Replace museums with “bands” or “authors” or “photographers” and drop in whatever cookie cutter / color by numbers marketing dreck they’re producing.

NO ONE HATE LISTENS A PODCAST

What a great piece from Coco Mocoe:

Podcast hosts with 10,000 followers on Instagram (who barely post) can sell out theaters. Meanwhile, TikTokers with 5 million+ followers sometimes can’t get anyone to show up to a meet-and-greet. Why?

One of my mentors, Jamie Gutfreund, said something that stuck with me:

“No one hate-listens to a podcast.”

I started repurposing my video interviews into podcast format (you can find them here), because I know some of my readers enjoy listening without watching, so they can wash the dishes or go for a walk.

But yeah – large numbers on a quick-hit platform don’t always translate to a longer-form audience.

HOW TO FALL OUT OF LOVE WITH MUSIC

I’m sad when I click to listen to someone’s latest offering and I’m left with a long narrow list of digital music streaming providers and download partners.

Now, a “landing page” with lyrics and photos and other “on brand” delights would be so appealing, and it’s not that hard in 2025.

But instead, a legion of talented music makers are content to do what everyone else is doing, sending their adoring fans to faceless corporate data collection services instead of pulling them further into their own creative world (and capturing a few email addresses in the process).
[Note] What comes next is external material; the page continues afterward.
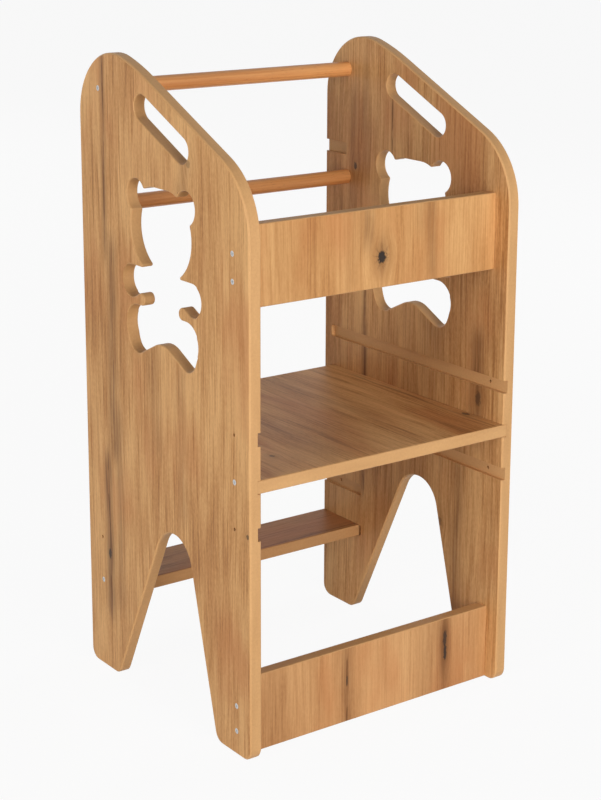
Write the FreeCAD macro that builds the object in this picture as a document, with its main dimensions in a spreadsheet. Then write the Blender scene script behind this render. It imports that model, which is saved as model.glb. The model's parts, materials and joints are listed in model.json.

AVOIDING SOME SUBSTACK LOCK IN

I tried hosting my interview videos as a Substack Podcast, but I realized something in the process – all media uploaded to Substack (video or audio) can’t be embedded on your own site. You’ve got to either uplpoad the video to YouTube (meh, Google), or in the case of the podcast… well, you’re out of luck.

So that’s why I moved things to Transistor. Yes, I have to pay $20/mo for it, but if that’s the price I need to pay to keep my interviews from disappearing if the Substack platform goes away (or gets bought by Elon Musk), then it’s a good investment.